Les techniques d’implantation secondaire sont actuellement variées et permettent de s’adapter aux contraintes de chaque patient : préservation conjonctivale, comptage endothélial, état irien, type d’implant luxé dans le segment postérieur ou nécessité d’une chirurgie combinée. Une courbe d’apprentissage pour chaque technique est nécessaire afin d’en anticiper les subtilités. La commercialisation récente d’un implant à large gamme dioptrique et en version torique permet d’optimiser, voire de prédire, les résultats réfractifs des patients nécessitant une implantation secondaire.

Références bibliographiques
[1] Touriño Peralba R, Lamas-Francis D, Sarandeses-Diez T et al. Iris-claw intraocular lens for aphakia: Can location influence the final outcomes? J Cataract Refract Surg. 2018;44(7):818-26.
[2] Bernal-Morales C, Hernández-Martínez A, Navarro-Angulo MJ et al. Retropupillary iris-claw intraocular lens and pars plana vitrectomy in aphakia management: A national multicenter audit. Retina. 2021;41(10):2048-58.
[3] Yamane S, Sato S, Maruyama-Inoue M, Kadonosono K. Flanged intrascleral intraocular lens fixation with double-needle technique. Ophthalmology. 2017;124(8):1136-42.
[4] Lee R, Govindaraju V, Farley ND et al. Refractive outcomes after sutureless intrascleral fixation of intraocular lens with pars plana vitrectomy. Retina. 2021;41(4):822-6.
[5] Patel KG, Yazdani A, Abbey AM. Twenty-five and twenty-seven-gauge sutureless intrascleral fixation of intraocular lenses: Clinical outcomes and comparative effectiveness of haptic flanging in a large single-surgeon series of 488 eyes. Retina. 2021;41(12):2485-90.

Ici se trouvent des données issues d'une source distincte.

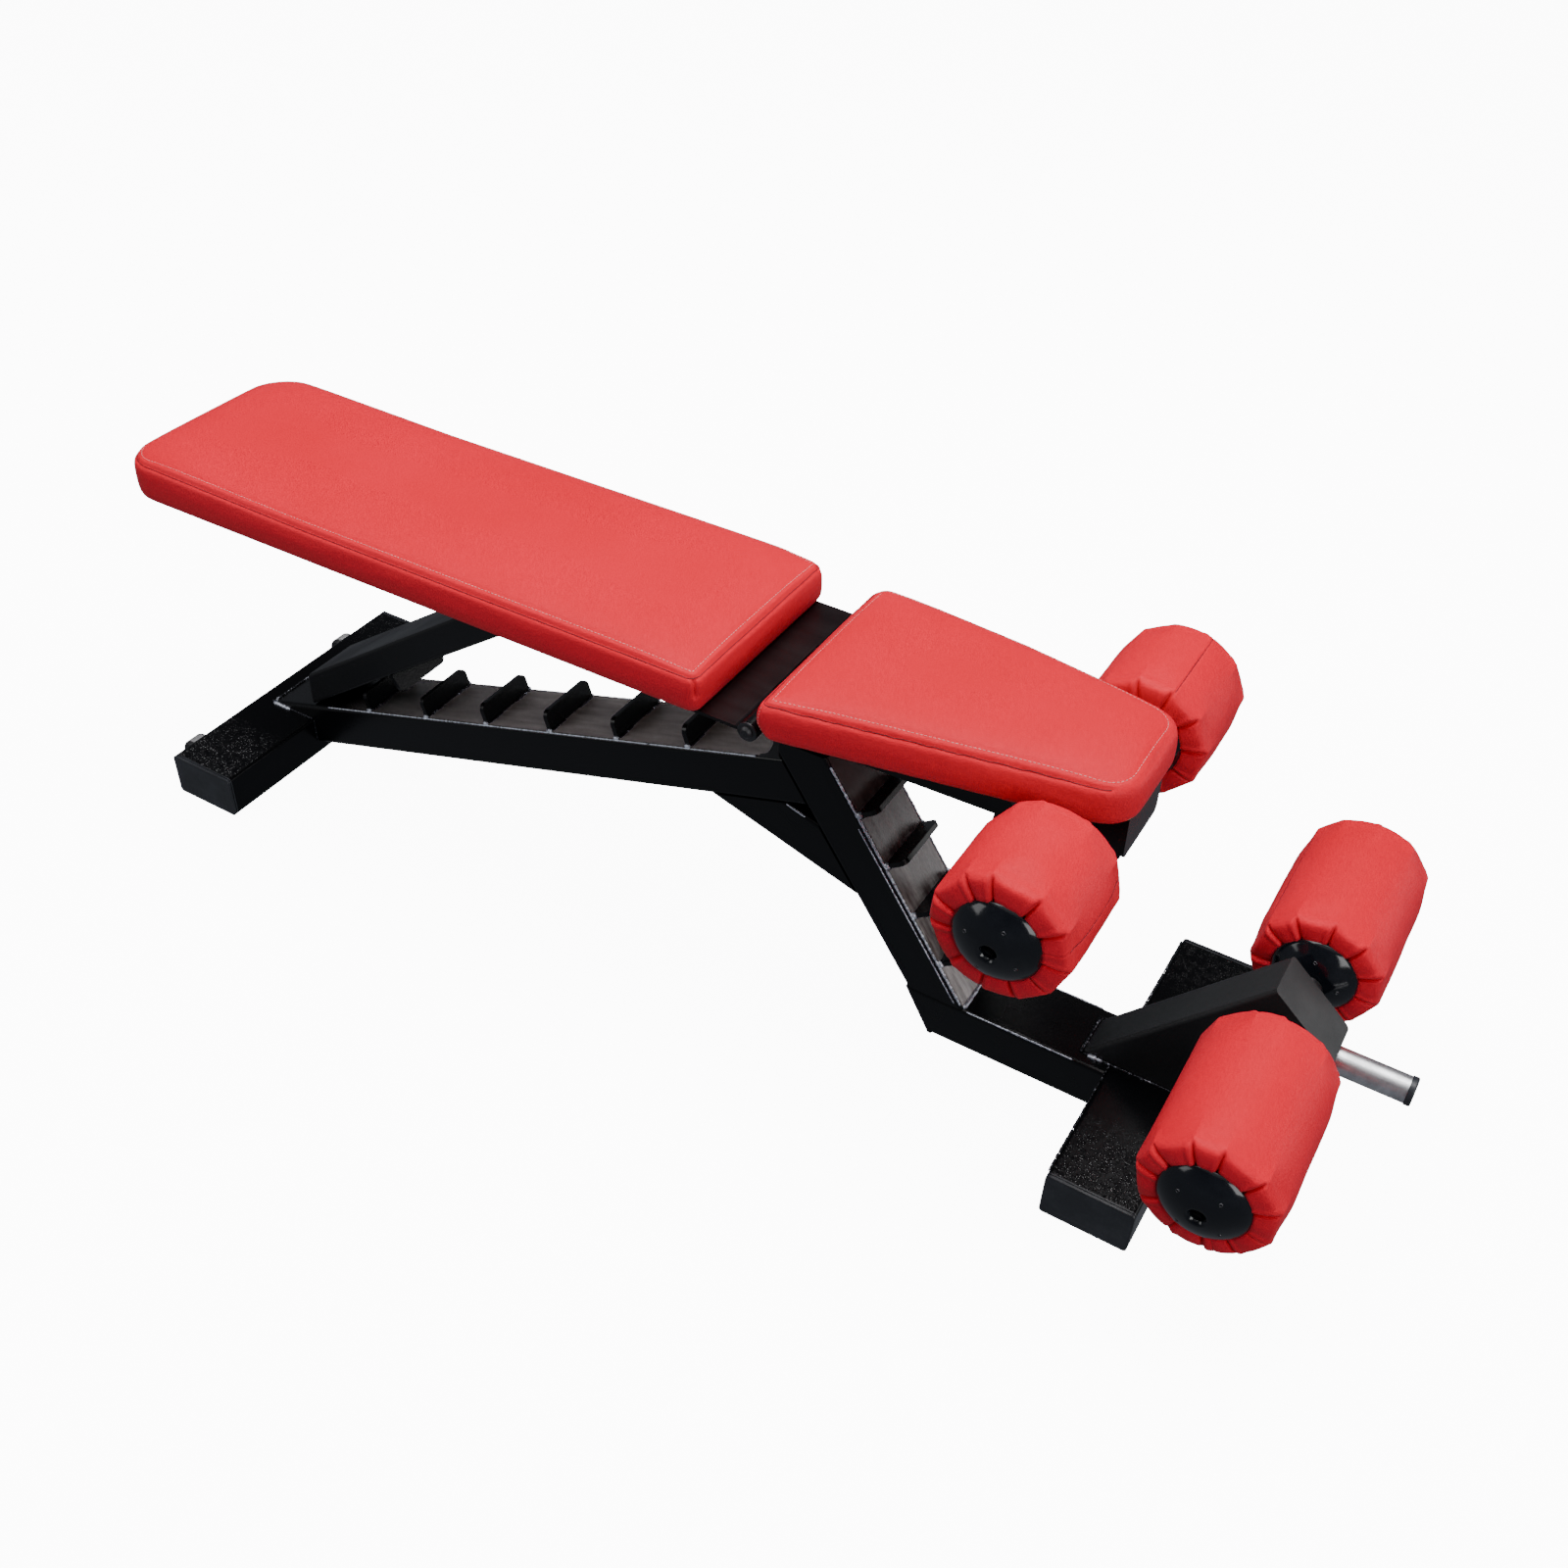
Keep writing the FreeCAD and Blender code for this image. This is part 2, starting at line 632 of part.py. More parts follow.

[6] Seknazi D, Colantuono D, Tahiri R et al. Secondary sutureless posterior chamber lens implantation with two specifically designed IOLs: Iris claw lens versus sutureless trans-scleral plugs fixated lens. J Clin Med. 2021;10(10):2216.
[7] D’Agostino I, Parrulli S, De Angelis S et al. Sutureless scleral fixation: comparison between 3-piece IOL and new single-piece foldable IOL. Graefes Arch Clin Exp Ophthalmol. 2021;259(5):1365-73.